Reading proficiency levels

Reading proficiency levels are categories of achievement that describe student performance in the skills measured by Reading Progress Indicator. There are four levels: struggling, emerging, established, and advanced. These proficiency levels were established by aligning results from the Reading Progress Indicator calibration study with information from various states regarding the percentage of students that achieve proficiency on high-stakes assessments. The levels are defined as follows. Occasionally the results are color coded.

  • Struggling – Indicates minimal success with the fundamental skills assessed by Reading Progress Indicator (students at the 1st to 29th percentile).
  • Emerging – Indicates a partial mastery of the skills assessed by Reading Progress Indicator (students at the 30th to 54th percentile).
  • Proficient – Indicates a solid understanding of the skills assessed by Reading Progress Indicator (students at the 55th to 79th percentile).
  • Advanced – Indicates a superior performance demonstrating excellent understanding of the skills assessed by Reading Progress Indicator (students at the 80th to 99th percentile).

Please note that percentiles in Reading Progress Indicator range from 1 to 99.

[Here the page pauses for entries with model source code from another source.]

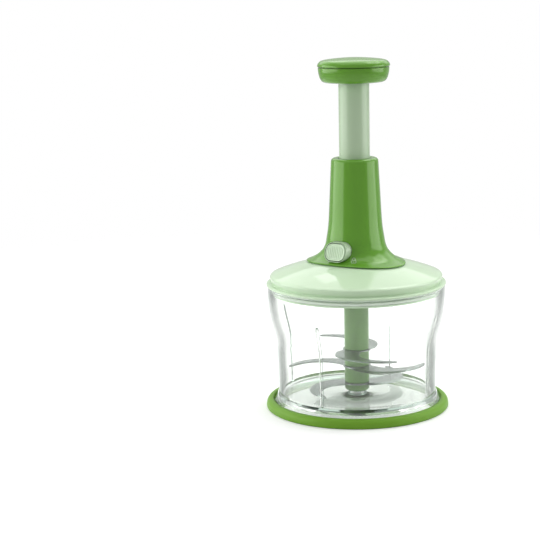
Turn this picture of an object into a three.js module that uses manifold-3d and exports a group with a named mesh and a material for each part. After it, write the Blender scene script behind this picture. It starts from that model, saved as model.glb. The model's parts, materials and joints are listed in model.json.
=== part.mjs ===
// Manual food chopper: pressing the knob turns three blades in a clear bowl.
// Millimetres, +Z up. The origin is on the floor under the middle of the non-slip ring,
// and the lock button faces -Y.
import * as THREE from 'three';
import { mergeVertices } from 'three/addons/utils/BufferGeometryUtils.js';
import Module from 'manifold-3d';

const wasm = await Module();
wasm.setup();

// Driving dimensions
const gap = 0.3;                 // left between pieces that touch on the real object
const stroke = 60;               // how far the knob goes down
const ringRadius = 80;
const ringTop = 8;
const ringBore = 73.4;
const footRadius = 73;
const bowlBaseRadius = 68.8;
const bowlShoulderRadius = 77.3;
const bowlRim = 108.4;
const bowlWall = 2.4;
const ribTurn = 6.5;             // degrees from the button to the first rib
const lipRadius = 78;
const domeEdgeRadius = 75;
const domeApex = 132.6;          // height of the dome's crown if it had no hole
const domeCurve = 0.00271;       // how much the dome falls for each square millimetre
const lidWall = 2.2;
const lidBore = 17.5;
const flangeHalfLength = 45.6;   // the tower's foot is an oval, long along X
const flangeOval = 0.79;
const towerWall = 2.4;
const towerTop = 218.7;
const towerBore = 15.9;
const stemRadius = 13.15;
const stemBore = 10.4;
const stemTop = 292;
const nutBottom = 208;
const nutTop = 218;
const knobBottom = 283.1;
const knobSeam = 296.3;
const knobApex = 304;
const rodSide = 6.2;
const rodLead = 40;              // one turn of the rod's helix, left-handed
const rodTwistStart = 126;
const rodBottom = 112.6;
const rodTop = 219;
const nutPlay = 0.5;             // between the rod's flats and the nut's
const plateTop = 123.5;          // top of the mechanism housing
const stemBottom = plateTop + 3.5 + stroke;
const buttonCentreZ = 140.6;
const buttonFaceY = -32.5;
const buttonWidth = 21.8;
const buttonHeight = 16.4;
const buttonCorner = 7.4;
const buttonTravel = 3;
const shaftRadius = 10.7;
const coreRadius = 7.4;
const shaftTop = 101.5;
const bladeReach = 60;
const bladeThickness = 1.2;
const bladeHalfWidth = 12;
const bladeSweep = 66;            // degrees from an arm's root to its tip
const bladeLevels = { lower: 20, middle: 35, upper: 50 };
const bladeTurns = { lower: 30, middle: -30, upper: -90 };   // root direction, degrees from +X
const pinRadius = 3;
const pinTop = 41.7;

const finishes = {
  darkGreen: { color: 0x6ea541, roughness: 0.22, metalness: 0 },
  ringGreen: { color: 0x6b9f3a, roughness: 0.55, metalness: 0 },
  paleGreen: { color: 0xcbe4c4, roughness: 0.3, metalness: 0 },
  stemGreen: { color: 0xb7d1b1, roughness: 0.32, metalness: 0 },
  shaftGreen: { color: 0x76a06c, roughness: 0.35, metalness: 0 },
  clear: { color: 0xeef3f0, roughness: 0.05, metalness: 0, transparent: true, opacity: 0.35 },
  seal: { color: 0xe6eee2, roughness: 0.6, metalness: 0 },
  acetal: { color: 0xf0efe8, roughness: 0.4, metalness: 0 },
  steel: { color: 0xc3c6c8, roughness: 0.25, metalness: 1 },
  springSteel: { color: 0x8f9396, roughness: 0.35, metalness: 1 },
  brass: { color: 0xc9a85a, roughness: 0.3, metalness: 1 },
};

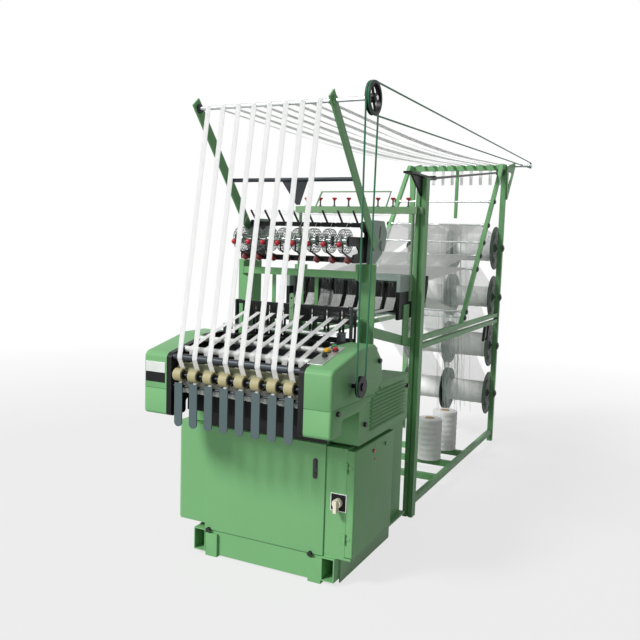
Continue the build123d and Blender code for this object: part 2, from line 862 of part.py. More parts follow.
# Red ball knobs and tension cups on the feeder frame, red knobs on the yarn rail
yarn_rail_back = 1303.0
yarn_rail_z = 1841.0
yarn_rail_half = 395.0
rail_depth = 40.0
rail_knob_pitch = 95.0
rail_knob_z = 1907.0
rail_knob_back = yarn_rail_back + 8
with BuildPart() as red_knobs:
    for x in head_xs:
        with Locations(Location((x + 10, knob_back + 3.5 - base_centre_back, knob_z), (0, 0, 100))):
            Sphere(knob_radius)
        bar((x + 10, x + 26), knob_back + 3.5, knob_z, 3)
        cup_mid = tension_back - 16 - cup_length / 2 - base_centre_back
        with Locations(Location((x, cup_mid, tension_z), (90, 0, 0))):
            Cone(bottom_radius=cup_radius, top_radius=cup_radius / 2, height=cup_length)
    for i in range(head_count):
        x = (i - (head_count - 1) / 2) * rail_knob_pitch
        post(x, rail_knob_back, (yarn_rail_z + rail_depth / 2, rail_knob_z), 5)
        post(x, rail_knob_back, (rail_knob_z - 8, rail_knob_z + 8), 15)
save(red_knobs, "red_knobs")

# Weft feeder wheels: cages of bent flat bars on one shaft
cage_planes = [
    Plane(
        origin=(0, wheel_back - base_centre_back, wheel_z),
        x_dir=(1, 0, 0),
        z_dir=(0, cos(2 * pi * i / wheel_bars), sin(2 * pi * i / wheel_bars)),
    )
    for i in range(wheel_bars)
]
cage_bar = 2.0
hub_reach = 14.0
with BuildPart() as feeder_wheels:
    with BuildSketch(*cage_planes):
        with Locations(*[(x, (wheel_radius + hub_reach) / 2) for x in head_xs]):
            Rectangle(wheel_width - 4, wheel_radius - hub_reach)
        with Locations(*[(x, (wheel_radius + hub_reach) / 2) for x in head_xs]):
            Rectangle(wheel_width - 4 - 2 * 3, wheel_radius - hub_reach - 2 * 3, mode=Mode.SUBTRACT)
    extrude(amount=cage_bar / 2, both=True)
    with Locations(*[Location((x, wheel_back - base_centre_back, wheel_z), (0, 90, 0)) for x in head_xs]):
        Cylinder(hub_reach + 4, wheel_width)
    bar((-feeder_inner - 4, feeder_inner + 4), wheel_back, wheel_z, 6)
save(feeder_wheels, "feeder_wheels")

# Needle bed on the casting, with end posts for the batten, the carrier and the latch needles
carrier_back = 545.0
carrier_z = 1316.0
carrier_height = 12.0
carrier_guide_inner = 314.0
carrier_half = 318.0
latch_z = 1196.0
latch_half = 316.0
latch_backs = (440.0, 456.0)
end_posts = (331.0, 339.0)
with BuildPart() as needle_bed:
    block((-300, 300), (380, 560), (bed_top, bed_top + 30))
    with Locations(*[(x, 475 - base_centre_back, bed_top + 32) for x in head_xs]):
        Box(48, 90, 64)
    with Locations(*[(x, 415 - base_centre_back, bed_top + 24) for x in head_xs]):
        Box(28, 30, 48)
    for side in (1, -1):
        span = (side * 302, side * 322)
        block(span, (batten_back - 16, batten_back + 16), (bed_top, batten_z + 16))
        bar(span, batten_back, batten_z, 8 + running_gap, mode=Mode.SUBTRACT)
        block((side * end_posts[0], side * end_posts[1]), (carrier_back - 14, carrier_back + 14),
              (bed_top, carrier_z + 10))
        guide_span = (side * carrier_guide_inner, side * end_posts[0])
        for z in (carrier_z + carrier_height / 2 + running_gap, carrier_z - carrier_height / 2 - 4):
            block(guide_span, (carrier_back + 2, carrier_back + 14), (z, z + 4 - running_gap))
        block((side * (latch_half + running_gap), side * end_posts[1]),
              (latch_backs[0] - 20, latch_backs[1] + 20), (bed_top, latch_z + 10))
save(needle_bed, "needle_bed")

# Batten: rocking shaft with a windowed reed frame for each head
reed_window = (1248.0, 1292.0)
low_window = (1160.0, 1230.0)
batten_low = batten_z + 18
reed_slot = 4.6
reed_pitch = 6.6
with BuildPart() as batten:
    with BuildSketch(Plane(origin=(0, batten_back + batten_thickness / 2 - base_centre_back, 0),
                           x_dir=(1, 0, 0), z_dir=(0, -1, 0))):
        with Locations(*[(x, (batten_low + batten_top) / 2) for x in head_xs]):
            Rectangle(batten_width, batten_top - batten_low)
        with Locations((0, batten_low + 8)):
            Rectangle(2 * head_xs[-1] + batten_width, 16)
        reed_xs = [x + (k - (reed_slots - 1) / 2) * reed_pitch for x in head_xs for k in range(reed_slots)]
        with Locations(*[(x, sum(reed_window) / 2) for x in reed_xs]):
            Rectangle(reed_slot, reed_window[1] - reed_window[0], mode=Mode.SUBTRACT)
        with Locations(*[(x, sum(low_window) / 2) for x in head_xs]):
            Rectangle(56, low_window[1] - low_window[0], mode=Mode.SUBTRACT)
    extrude(amount=batten_thickness)
    with Locations(*[(x, batten_back - base_centre_back, (batten_z + batten_low) / 2 + 2) for x in gap_xs]):
        Box(16, batten_thickness, batten_low - batten_z + 4)
    bar((-324, 324), batten_back, batten_z, 8)
save(batten, "batten")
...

How are the average scores calculated?

Neither grade equivalent scores nor percentiles can be mathematically averaged. To report average grade equivalent gains, mySciLEARN averages the students' scaled scores on the initial assessment and the latest follow-up assessment, references the grade equivalent scores corresponding to those averages, and then uses those grade equivalent scores to calculate the average gain score. To report average percentile gains, mySciLEARN averages the students’ normal curve equivalent scores on the initial assessment and the latest follow-up assessment, references the percentile scores corresponding to those averages, and then uses those percentiles to calculate the average gain score.